Scrutinize Before Splitting

The proposal to split the attorney general's powers is now being depicted as an improper attempt at a political grab, aimed at fundamentally changing the way the government is run.

The proposal to split the attorney general's powers is now being depicted as an improper attempt at a political grab, aimed at fundamentally changing the way the government is run. This isn't the first time discussion of the sensitive position has engendered such an impression; there was a similar feeling in July 2008, when the previous justice minister, Daniel Friedmann, publicized the Attorney General and General Prosecutor Bill, which attorney Dan Avi-Yitzhak had prepared in consultation with him.

The current justice minister, Yaakov Neeman, has been formulating a similar proposal for several months, and is considering the issue in his own way. Both he and his predecessor have acted in ways that contravene proper conduct in civilized countries, where public committees carry out in-depth examinations of proposals and initiatives that lead to formalizing fundamental legislative changes.

Furthermore, MK Tzipi Livni's suggestion that a special prosecutor be authorized to decide on the indictment of ministers and MKs cannot be made hastily either, especially given that the United States instituted such a position but has since gotten rid of it.

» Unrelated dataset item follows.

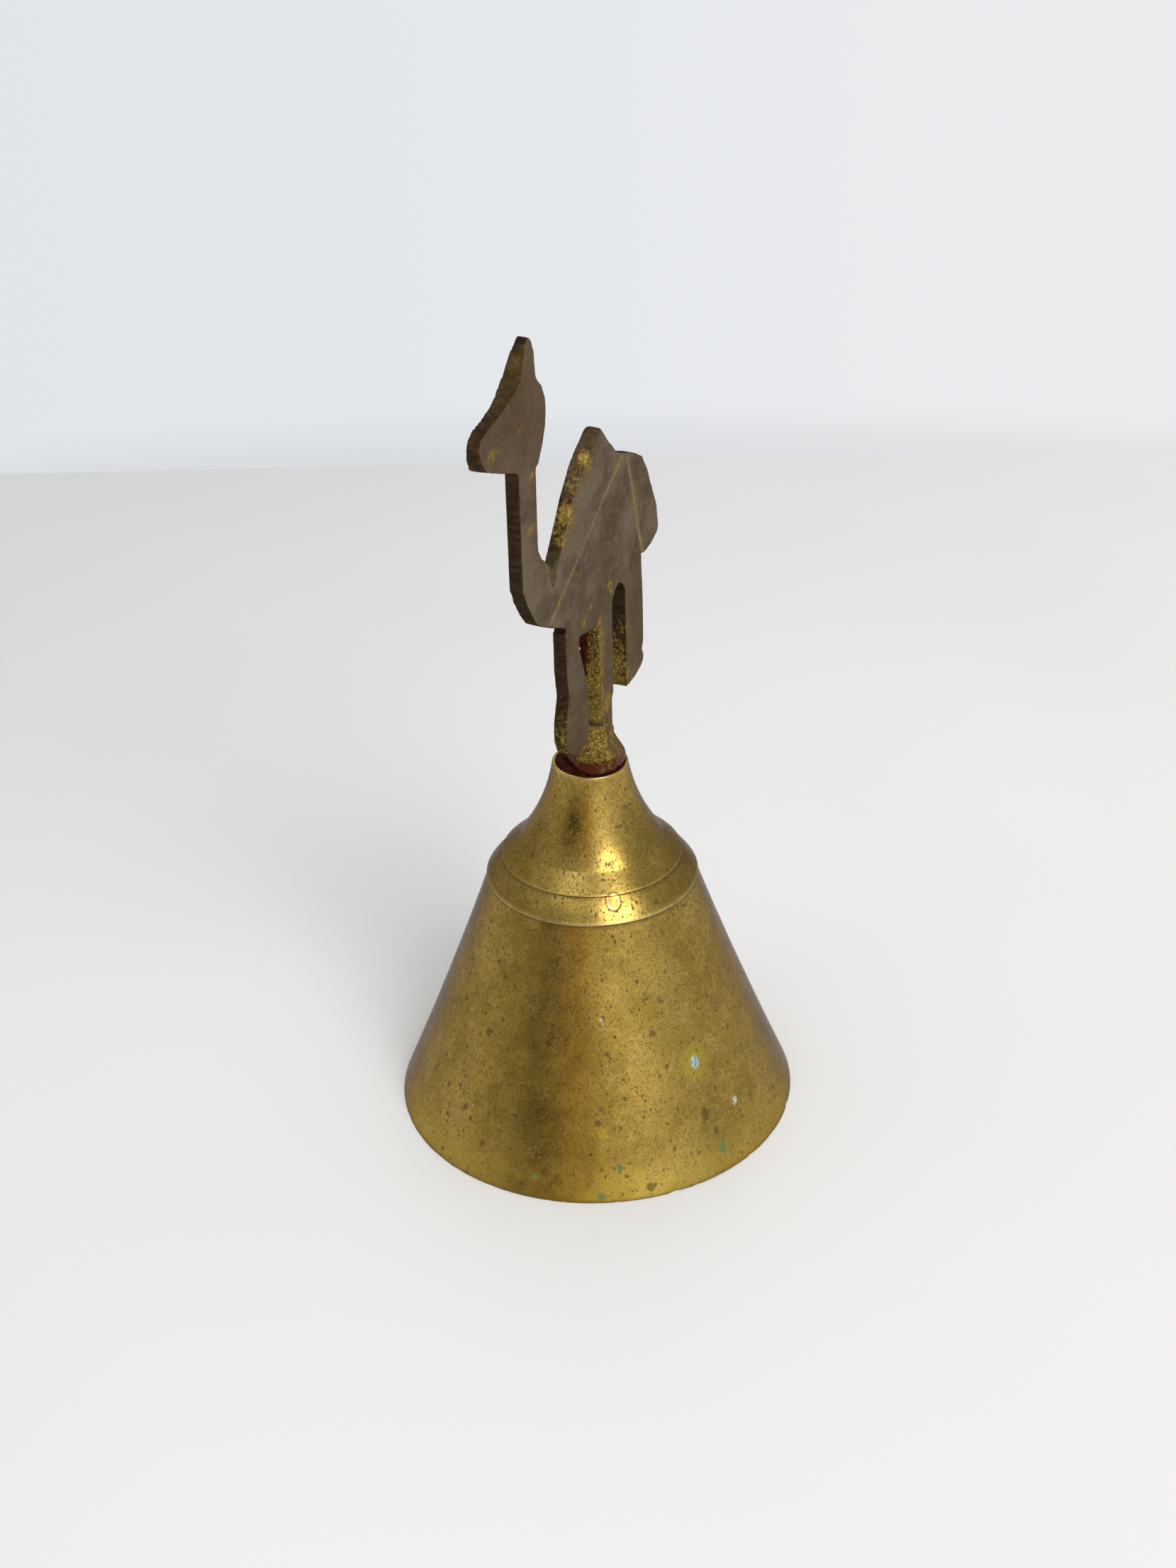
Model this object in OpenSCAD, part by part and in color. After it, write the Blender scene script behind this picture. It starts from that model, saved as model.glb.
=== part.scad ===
// Brass hand bell with a flat cast camel as its handle.
// Millimetres. The origin is the centre of the bell's mouth, +Z is up, and the camel stands in
// the XZ plane with its nose towards -X. Its decorated face is the -Y one.

/* [Bell] */
// Radius of the mouth at the rim
mouth_r = 30; // [24:0.5:38]
// Height of the skirt, from the mouth to the lower edge of the band
skirt_h = 38.2; // [30:0.2:48]
// Radius of the lower edge of the band
band_low_r = 15.6; // [13:0.1:19]
// Height of the turned band
band_h = 3.1; // [2.6:0.1:4.5]
// How far the band draws in from its lower edge to its upper edge
band_draw = 2.6; // [1.5:0.1:3.2]
// Width of the small turned steps above and below the band
step_w = 0.25; // [0.1:0.05:0.5]
// Height of the straight shoulder above the band
shoulder_h = 2.7; // [2:0.1:4]
// How far the shoulder draws in
shoulder_draw = 2.65; // [1.5:0.05:4]
// Height of the flared neck above the shoulder
neck_h = 12.4; // [10:0.2:16]
// Outer radius of the neck's mouth
neck_r = 5.45; // [5:0.05:7]
// Wall thickness of the bell
wall = 0.9; // [0.7:0.05:1.6]
// Wall thickness at the neck's mouth
neck_lip = 0.5; // [0.4:0.05:1]
// Hollow of the skirt's side, at its deepest
skirt_hollow = 0.3; // [0:0.05:1.5]
// Hollow of the neck's flare, at its deepest
neck_hollow = 0.8; // [0.2:0.05:1.2]

/* [Clapper] */
// Diameter of the cross pin
pin_d = 2.2; // [1.8:0.1:3]
// Height of the pin's axis above the band's lower edge
pin_up = 2.6; // [1.6:0.1:3.4]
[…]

Neeman has consulted with many jurists and legal entities, but he opposes the establishment of a public committee that would examine the institution of the attorney general's office and the authority with which it is invested. The outgoing attorney general, Menachem Mazuz, will leave his post in two months, and it is worthwhile to decide on the character of the position before his successor is appointed. After all, the attorney general's skills are supposed to be an outgrowth of the nature of the post he fills.

In the present situation, the attorney general is supposed to be a noteworthy expert on civil, economic and public law, as well as criminal law. If the attorney general is no longer required to serve as head of the general prosecution as well, it will be possible to choose someone with expertise in the civil-public sphere for the post, while also appointing a general prosecutor experienced and skilled in criminal law.

The proposal to split the job of attorney general has advantages. Chief among them is that it keeps one person from wielding too much power. All the same, veteran jurists, including former Supreme Court presidents Meir Shamgar and Aharon Barak - both of whom also served as attorney general - vehemently oppose the Neeman proposal. They fear the weakening of the institution of the attorney general's office, basing their views on the Shamgar Committee report 11 years ago, which recommended maintaining the post without any changes. But though the report was adopted unanimously, it turns out there was disagreement among the five committee members, some of whom yielded to Shamgar's firm opinion.

The existing differences of opinion on this subject require a thorough examination by a public committee. Such a body would examine the extensive, relevant legal materials and assess the practical changes that have taken place since the Shamgar report was released.

The primary change that was made stemmed from an increase in the corruption of top government officials, in the wake of which the attorney general's order of priorities shifted; the AG needed to be constantly involved in the criminal side of the job, at the expense of providing legal consultation on constitutional, administrative and civil matters.

It would be best if said public committee were not comprised of former Supreme Court justices, justice ministers or attorneys general, as is usually the case, since they would have difficulty ignoring their personal experience and the views they have espoused. By contrast, leading academics from various disciplines, who are used to examining multiple approaches and opinions, will be able to examine the issue in depth, and make recommendations to the government and the Knesset.

In Britain, a historian headed a committee that examined the rules of evidence in criminal law. In this case, a new attorney general should be appointed who will operate as his predecessors did, and a public committee should meanwhile be selected, which will submit its findings and recommendations within a year.

The government should amend its August 2000 decision to set six years as the limit for the attorney general's term, shortening it to three or four years. That is a long enough period, but not too long that a change in the institution of the attorney general's office - if the committee finds that it is warranted - would be deferred for an excessive amount of time. In the meantime, the attorney general search committee, headed by former Supreme Court justice Theodor Or, should submit its candidate list to the government as soon as possible.

For its part, the Justice Ministry, which has invested a lot of time in examining the position of the attorney general, should not fear the appointment of an independent panel that will suggest a reasonable and balanced policy on so sensitive an issue - one which will have a critical impact on the rule of law.